__TASK REQUIREMENTS__
Up to and including the line that contains "return -inner_rise(outline, x, z)", repeat each line of the data exactly, starting from the first.

__DATA BLOCK__
= = = = = = =

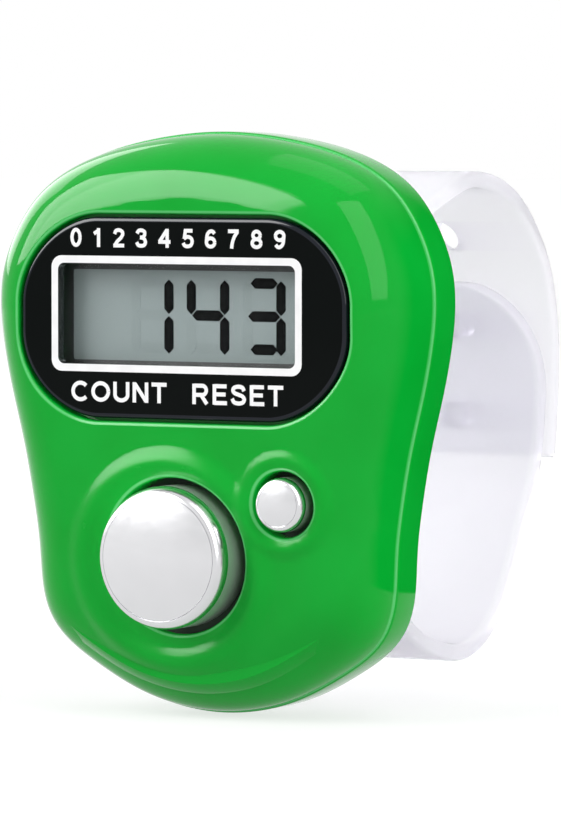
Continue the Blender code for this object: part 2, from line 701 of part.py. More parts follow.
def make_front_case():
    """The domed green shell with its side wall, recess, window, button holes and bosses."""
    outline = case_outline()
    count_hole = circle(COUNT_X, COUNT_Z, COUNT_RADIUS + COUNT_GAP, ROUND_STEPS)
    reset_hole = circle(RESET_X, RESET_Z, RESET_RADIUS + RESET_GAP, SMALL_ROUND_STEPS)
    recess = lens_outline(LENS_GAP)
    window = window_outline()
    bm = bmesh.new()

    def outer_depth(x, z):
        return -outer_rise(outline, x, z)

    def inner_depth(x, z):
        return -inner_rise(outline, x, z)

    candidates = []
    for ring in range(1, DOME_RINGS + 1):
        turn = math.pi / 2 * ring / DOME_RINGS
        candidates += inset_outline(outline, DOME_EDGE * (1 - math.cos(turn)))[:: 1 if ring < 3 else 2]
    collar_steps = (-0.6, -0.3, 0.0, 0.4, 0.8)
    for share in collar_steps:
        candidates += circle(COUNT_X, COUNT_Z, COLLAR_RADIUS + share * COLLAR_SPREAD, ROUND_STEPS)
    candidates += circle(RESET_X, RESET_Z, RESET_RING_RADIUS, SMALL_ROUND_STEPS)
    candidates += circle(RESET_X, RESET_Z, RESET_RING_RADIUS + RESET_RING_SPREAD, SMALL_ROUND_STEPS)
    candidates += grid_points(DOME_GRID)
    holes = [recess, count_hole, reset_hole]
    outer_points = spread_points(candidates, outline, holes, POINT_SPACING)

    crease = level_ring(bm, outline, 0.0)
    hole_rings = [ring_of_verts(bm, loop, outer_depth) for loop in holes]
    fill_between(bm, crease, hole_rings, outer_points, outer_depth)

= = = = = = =

__TASK ANSWER__
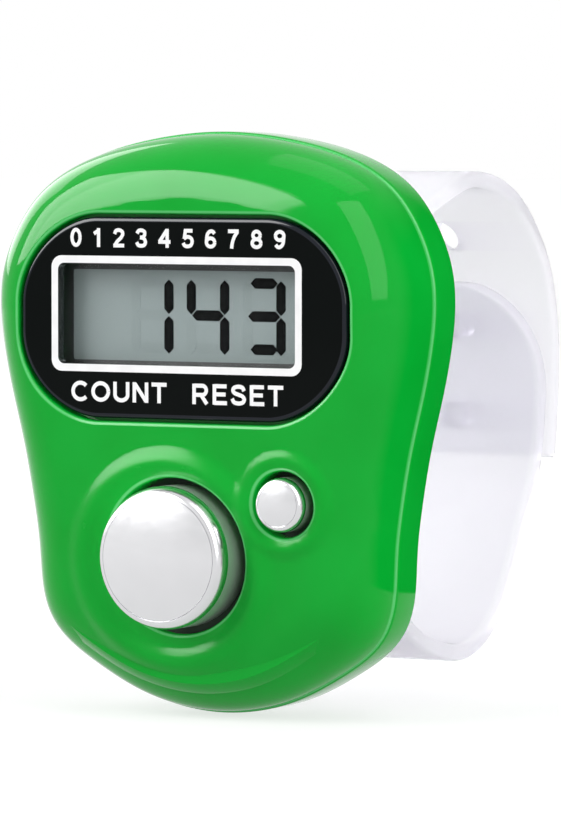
Continue the Blender code for this object: part 2, from line 701 of part.py. More parts follow.
def make_front_case():
    """The domed green shell with its side wall, recess, window, button holes and bosses."""
    outline = case_outline()
    count_hole = circle(COUNT_X, COUNT_Z, COUNT_RADIUS + COUNT_GAP, ROUND_STEPS)
    reset_hole = circle(RESET_X, RESET_Z, RESET_RADIUS + RESET_GAP, SMALL_ROUND_STEPS)
    recess = lens_outline(LENS_GAP)
    window = window_outline()
    bm = bmesh.new()

    def outer_depth(x, z):
        return -outer_rise(outline, x, z)

    def inner_depth(x, z):
        return -inner_rise(outline, x, z)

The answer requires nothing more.